LLF tickets keeping a Remy Martin Sidecar cool at Opium Chinatown

It was with this mindset that I went to see a film at the London Film Festival.  Arriving early, I swung by Opium Chinatown for Dim Sum and the final day of London Cocktail Week.  Opium was hosting a night with Remy Martin Cognac and it would have been rude not to pop in for a Sidecar or two.  Fully fuelled, I headed off to my date with Alejandro Jodorowsky.  My first film at this year's LFF was Frank Pavich's Jodorowsky's Dune .  This is the tale of Alejandro Jodorowsky's attempt to adapt Frank Herbert's Dune for the screen in the '70s.  Alejandro Jodorowsky is a Chilean filmmaker who is mostly remembered for two films he made in the early 1970's, El Topo and The Holy Mountain.  The later film I've never seen, but El Topo  I have.  Is it any good?  I have no idea...  Is it an experience?  Yes, at least four of them.  It is a very tripy western staring Jodorowsky himself and, well, just see it, its rather hard to explain.  The story of Jodorowsky's Dune is one of the famous "what-if" movies in film history.  People mostly talk about Kubrick's Napoleon, Welles' Heart of Darkness or Kurosawa's Masque of the Red Death (we got Kagemusha in exchange for that, so not such a great loss) as the great films that never were, but Jodorowsky's Dune was an epic attempt at adaptation, and not a frame was shot.  It only exists as a bound collection of storyboards in Jodorowsky's house.  The film opens with Nicolas Winding Refn telling the tale of going to Jodorowsky's house for dinner and after the meal being shown Dune.  He was sat down and over a few bottles of wine, Jodorowsky took Refn, shot-by-shot, through his Dune.  Lets face facts here, if you've seen Bronson or Drive, you already hate Refn a little bit, the man is supremely talented.  By the end of Jodorowsky's Dune you hate him just a little bit more for the experience of being the only person who has seen Dune.  Why am I saying this?  Firstly, the production team Jodorowsky assembled is incredible.  Dan O'Bannon for the special effects, Chris Foss, Jean Giraud (better known to most as Moebius) and H.R. Geiger where brought in to design the world.

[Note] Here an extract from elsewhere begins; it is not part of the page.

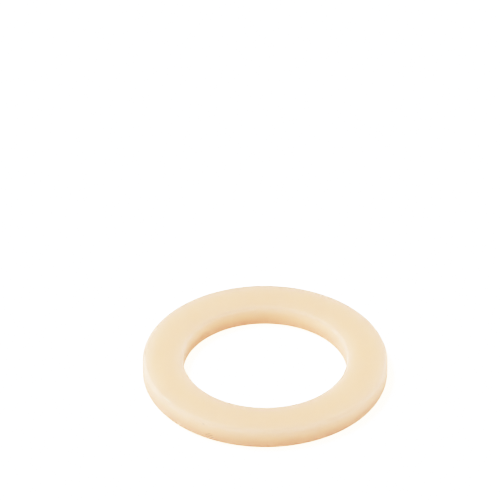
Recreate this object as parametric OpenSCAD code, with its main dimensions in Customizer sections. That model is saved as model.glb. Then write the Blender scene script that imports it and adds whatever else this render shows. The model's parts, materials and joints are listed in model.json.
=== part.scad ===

Chris Foss' Artwork for Dune - "Pirate Spaceship, spilling spice."

Chris Foss' Artwork for Dune - "Pirate Spaceship, spilling spice."

For the cast, Jodorowsky cast his son, Brontis, as Paul Atreides.  Nepotism aside, Brontis ended an amazing training program of martial arts to be ready.  The rest of the cast?  Salvdor Dali as the Emperor and Orson Welles as Baron Harkonnen.  Impressive and mental?  Wait for the rest.  David Carradine and Mick Jagger where all lined up too.  Oh, and Pink Floyd where going to provide some of the music too.  All of that is impressive, but hardly a mark on the man leading the charge, Jodorowsky's passion, even with 40 years between the telling and the attempt, permeates the film and, by extension, you.

I'm not going to explain much more, other than to say that Jodorowsky's Dune is the best film I've seen all year.  But not because I'm a geek or Dune fan.  I sat there and was astonished by the joy Alejandro Jodorowsky had for film and his project that never happened.  By the end of the film, I could see why he assembled such a team that still spoke in reverential terms of the time they spent together.  Hell, I felt like I would do anything for him!  Frank Pavich has crafted a beautiful film that captures a moment and the passion of his subject that left me touched and humbled.  Dune seems to be the whale to Jodorowsky's Ahab, but unlike Ahab, he seems to carry that disappointment with pride and a determination to continue his art.  His latest filmThe Dance of Reality premièred at Cannes alongside Jodorowsky's Dune.  

The documentary ends with shots of what happened next with the team from Dune.  O'Bannon went on to write Alien, that Geiger famously designed.  But there is a montage of shots from Dune's storyboards to places we have seen on the big screen, in many films, right down to Prometheus.  In a round about way, maybe we have seen Jodorowsky's Dune after all. 

It has been a long time since I was truly touched by a film.  I've watched quite a few since August...  Sometimes a moment needs to be just right to get something.  I had a moment with this touching film, seeing everything that an artist worked for fall apart, then rebuild and return to yet another standing ovation, as Jodorowsky received at Cannes.  I've bought my ticket and I have no idea where it is going to take me.  The destination I thought I'd eventually arrive at, is no long where I'm going and I am scared about where I'll end up.  But, there is scared and there is scared, I think I'm the later type.

H.R. Giger's concept art for House Harkonnen's dome in Jodorowky's Dune.  The concept was reused 40 years later in Ridley Scott's Prometheus.

H.R. Giger's concept art for House Harkonnen's dome in Jodorowky's Dune.  The concept was reused 40 years later in Ridley Scott's Prometheus.

UPDATE:  On the 12th of May came the news that H.R. Giger had died following complications from a fall in Zürich.  Having grown up with his creations haunting my dreams and nightmares it is odd to think of him no longer with us.  But his incredible body of work will be with us forever, as will his "perfect organism" coiling down from the rafters of the Nostromo to terrify and delight many more generations of film geeks and aficionados alike.